**** Supplied material

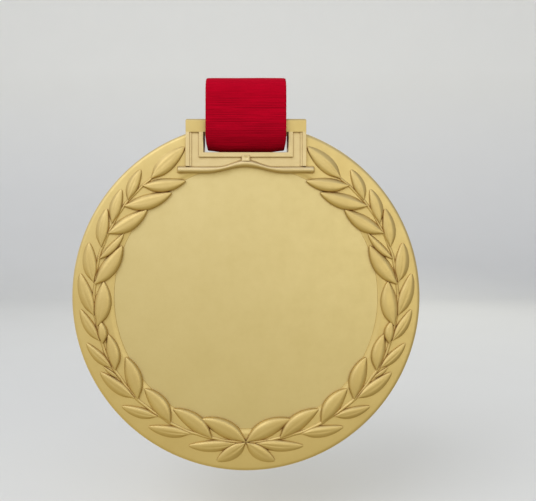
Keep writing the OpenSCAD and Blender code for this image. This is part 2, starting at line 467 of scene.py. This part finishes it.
def medal_disc():
    """The disc, with seats for both plates, soft edges and the notch for the hanger."""
    rim_round = 0.9
    back_round = 0.4
    seat_round = 0.1
    seat_gap = 0.06
    seat_r = plate_high.x + seat_gap
    seat_depth = -plate_low.y
    field_seat = -field_high.y
    rim_top = band_depth(DISC_R - rim_round)
    # The lip slopes from the band down to the field, and ends in a small step.
    lip_in = FIELD_R + FIELD_LAP
    lip_out = 27.5
    lip_slope_steps = 8
    lip_step = 0.08
    step_in = lip_in - 0.04
    notch_floor = frame_high.z - 5.7
    cutter_margin = 1
    profile = [(0, seat_depth), (seat_r, seat_depth)]
    profile += arc((seat_r + seat_round, seat_round), seat_round, 180, 270, 3)
    profile += arc((DISC_R - back_round, back_round), back_round, 270, 360, 6)
    profile += arc((DISC_R - rim_round, rim_top - rim_round), rim_round, 0, 90, 10)
    profile += [(r, band_depth(r)) for r in (33.2, 32.0, 30.5, 29.0, BAND_FLAT_R)]
    for k in range(lip_slope_steps, -1, -1):
        share = k / lip_slope_steps
        profile.append((
            lip_in + (lip_out - lip_in) * share,
            FIELD_EDGE + lip_step + (BAND - FIELD_EDGE - lip_step) * smoothstep(0, 1, share),
        ))
    profile += [(step_in, FIELD_EDGE), (step_in, field_seat), (0, field_seat)]
    disc = revolve("medal_disc_struck", profile)
    cutter = mesh_object(
        "notch",
        [
            (x * frame_high.x, y, z)
            for z in (notch_floor, DISC_R + cutter_margin)
            for y in (-BAND - cutter_margin, cutter_margin)
            for x in (-1, 1)
        ],
        [(0, 1, 3, 2), (4, 6, 7, 5), (0, 4, 5, 1), (2, 3, 7, 6), (0, 2, 6, 4), (1, 5, 7, 3)],
    )
    outward(cutter)
    cut = disc.modifiers.new("notch", "BOOLEAN")
    cut.operation = "DIFFERENCE"
    cut.solver = "EXACT"
    cut.object = cutter
    bake_modifiers(disc)
    bpy.data.objects.remove(cutter)
    mark_sharp(disc, 40)
    dress(disc, "medal", ["medal_disc"], satin_gold)


def bake_modifiers(obj):
    """Replaces the object's mesh by what its modifiers make of it."""
    graph = bpy.context.evaluated_depsgraph_get()
    mesh = bpy.data.meshes.new_from_object(obj.evaluated_get(graph))
    obj.modifiers.clear()
    old = obj.data
    obj.data = mesh
    bpy.data.meshes.remove(old)


def mark_sharp(obj, degrees):
    """Smooth shading everywhere, except across edges that bend more than this."""
    mesh = obj.data
    mesh.polygons.foreach_set("use_smooth", [True] * len(mesh.polygons))
    mesh.set_sharp_from_angle(angle=math.radians(degrees))


def centre_plate():
    """The plain field, a shallow dome that meets the lip of its seat."""
    radius = FIELD_R + FIELD_LAP
    steps = 40
    dome = [
        (radius * i / steps, FIELD_EDGE + FIELD_RISE * (1 - (i / steps) ** 2))
        for i in range(steps, -1, -1)
    ]
    profile = [(0, -field_high.y), (radius, -field_high.y)] + dome
    plate = revolve("centre_plate_field", profile)
    mark_sharp(plate, 40)
    dress(plate, "medal", ["centre_plate"], field_gold)


def engraving_plate():
    """The plate in the back, flush with it and with a broken edge."""
    radius = plate_high.x
    depth = -plate_low.y
    edge_break = 0.12
    profile = [
        (0, 0),
        (radius - edge_break, 0),
        (radius - 0.03, 0.04),
        (radius, edge_break),
        (radius, depth),
        (0, depth),
    ]
    plate = revolve("engraving_plate_brushed", profile)
    mark_sharp(plate, 50)
    dress(plate, "medal", ["engraving_plate"], brushed_gold)


# ---- Laurel ----


def stem_radius(angle):
    """The stems draw in towards the middle in the lower half of the wreath."""
    return STEM_R - FOOT_DRAW * max(math.cos(math.radians(angle)), 0.0) ** 2


def wreath_point(angle, radius):
    """X and Z on the left branch, at this angle in degrees from the foot of the wreath."""
    a = math.radians(angle)
    return Vector((-radius * math.sin(a), -radius * math.cos(a)))


def leaf_section(u, t, rib, soft):
    """Height of a leaf across its width, from its soft edge at u = -1 to its steep one at u = 1.

    t runs from the base of the leaf to its tip, rib is the depth of the groove along the midrib, and soft
    is the power that shapes the soft edge.
    """
    crest = 0.16
    groove_width = 0.12
    if u > crest:
        body = (1 - ((u - crest) / (1 - crest)) ** 3.2) ** 0.6
    else:
        body = (1 - ((crest - u) / (1 + crest)) ** 2.8) ** soft
    groove = rib * math.exp(-((u / groove_width) ** 2)) * smoothstep(0.02, 0.2, t) * smoothstep(0.95, 0.5, t)
    return body * (1 - groove)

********

● **Exercise aim**
Copy out every line of the data above, exactly as given.

● **Finished exercise**
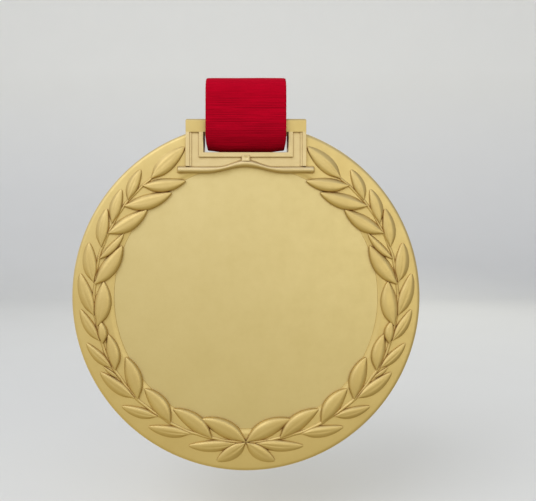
Keep writing the OpenSCAD and Blender code for this image. This is part 2, starting at line 467 of scene.py. This part finishes it.
def medal_disc():
    """The disc, with seats for both plates, soft edges and the notch for the hanger."""
    rim_round = 0.9
    back_round = 0.4
    seat_round = 0.1
    seat_gap = 0.06
    seat_r = plate_high.x + seat_gap
    seat_depth = -plate_low.y
    field_seat = -field_high.y
    rim_top = band_depth(DISC_R - rim_round)
    # The lip slopes from the band down to the field, and ends in a small step.
    lip_in = FIELD_R + FIELD_LAP
    lip_out = 27.5
    lip_slope_steps = 8
    lip_step = 0.08
    step_in = lip_in - 0.04
    notch_floor = frame_high.z - 5.7
    cutter_margin = 1
    profile = [(0, seat_depth), (seat_r, seat_depth)]
    profile += arc((seat_r + seat_round, seat_round), seat_round, 180, 270, 3)
    profile += arc((DISC_R - back_round, back_round), back_round, 270, 360, 6)
    profile += arc((DISC_R - rim_round, rim_top - rim_round), rim_round, 0, 90, 10)
    profile += [(r, band_depth(r)) for r in (33.2, 32.0, 30.5, 29.0, BAND_FLAT_R)]
    for k in range(lip_slope_steps, -1, -1):
        share = k / lip_slope_steps
        profile.append((
            lip_in + (lip_out - lip_in) * share,
            FIELD_EDGE + lip_step + (BAND - FIELD_EDGE - lip_step) * smoothstep(0, 1, share),
        ))
    profile += [(step_in, FIELD_EDGE), (step_in, field_seat), (0, field_seat)]
    disc = revolve("medal_disc_struck", profile)
    cutter = mesh_object(
        "notch",
        [
            (x * frame_high.x, y, z)
            for z in (notch_floor, DISC_R + cutter_margin)
            for y in (-BAND - cutter_margin, cutter_margin)
            for x in (-1, 1)
        ],
        [(0, 1, 3, 2), (4, 6, 7, 5), (0, 4, 5, 1), (2, 3, 7, 6), (0, 2, 6, 4), (1, 5, 7, 3)],
    )
    outward(cutter)
    cut = disc.modifiers.new("notch", "BOOLEAN")
    cut.operation = "DIFFERENCE"
    cut.solver = "EXACT"
    cut.object = cutter
    bake_modifiers(disc)
    bpy.data.objects.remove(cutter)
    mark_sharp(disc, 40)
    dress(disc, "medal", ["medal_disc"], satin_gold)


def bake_modifiers(obj):
    """Replaces the object's mesh by what its modifiers make of it."""
    graph = bpy.context.evaluated_depsgraph_get()
    mesh = bpy.data.meshes.new_from_object(obj.evaluated_get(graph))
    obj.modifiers.clear()
    old = obj.data
    obj.data = mesh
    bpy.data.meshes.remove(old)


def mark_sharp(obj, degrees):
    """Smooth shading everywhere, except across edges that bend more than this."""
    mesh = obj.data
    mesh.polygons.foreach_set("use_smooth", [True] * len(mesh.polygons))
    mesh.set_sharp_from_angle(angle=math.radians(degrees))


def centre_plate():
    """The plain field, a shallow dome that meets the lip of its seat."""
    radius = FIELD_R + FIELD_LAP
    steps = 40
    dome = [
        (radius * i / steps, FIELD_EDGE + FIELD_RISE * (1 - (i / steps) ** 2))
        for i in range(steps, -1, -1)
    ]
    profile = [(0, -field_high.y), (radius, -field_high.y)] + dome
    plate = revolve("centre_plate_field", profile)
    mark_sharp(plate, 40)
    dress(plate, "medal", ["centre_plate"], field_gold)


def engraving_plate():
    """The plate in the back, flush with it and with a broken edge."""
    radius = plate_high.x
    depth = -plate_low.y
    edge_break = 0.12
    profile = [
        (0, 0),
        (radius - edge_break, 0),
        (radius - 0.03, 0.04),
        (radius, edge_break),
        (radius, depth),
        (0, depth),
    ]
    plate = revolve("engraving_plate_brushed", profile)
    mark_sharp(plate, 50)
    dress(plate, "medal", ["engraving_plate"], brushed_gold)


# ---- Laurel ----


def stem_radius(angle):
    """The stems draw in towards the middle in the lower half of the wreath."""
    return STEM_R - FOOT_DRAW * max(math.cos(math.radians(angle)), 0.0) ** 2


def wreath_point(angle, radius):
    """X and Z on the left branch, at this angle in degrees from the foot of the wreath."""
    a = math.radians(angle)
    return Vector((-radius * math.sin(a), -radius * math.cos(a)))


def leaf_section(u, t, rib, soft):
    """Height of a leaf across its width, from its soft edge at u = -1 to its steep one at u = 1.

    t runs from the base of the leaf to its tip, rib is the depth of the groove along the midrib, and soft
    is the power that shapes the soft edge.
    """
    crest = 0.16
    groove_width = 0.12
    if u > crest:
        body = (1 - ((u - crest) / (1 - crest)) ** 3.2) ** 0.6
    else:
        body = (1 - ((crest - u) / (1 + crest)) ** 2.8) ** soft
    groove = rib * math.exp(-((u / groove_width) ** 2)) * smoothstep(0.02, 0.2, t) * smoothstep(0.95, 0.5, t)
    return body * (1 - groove)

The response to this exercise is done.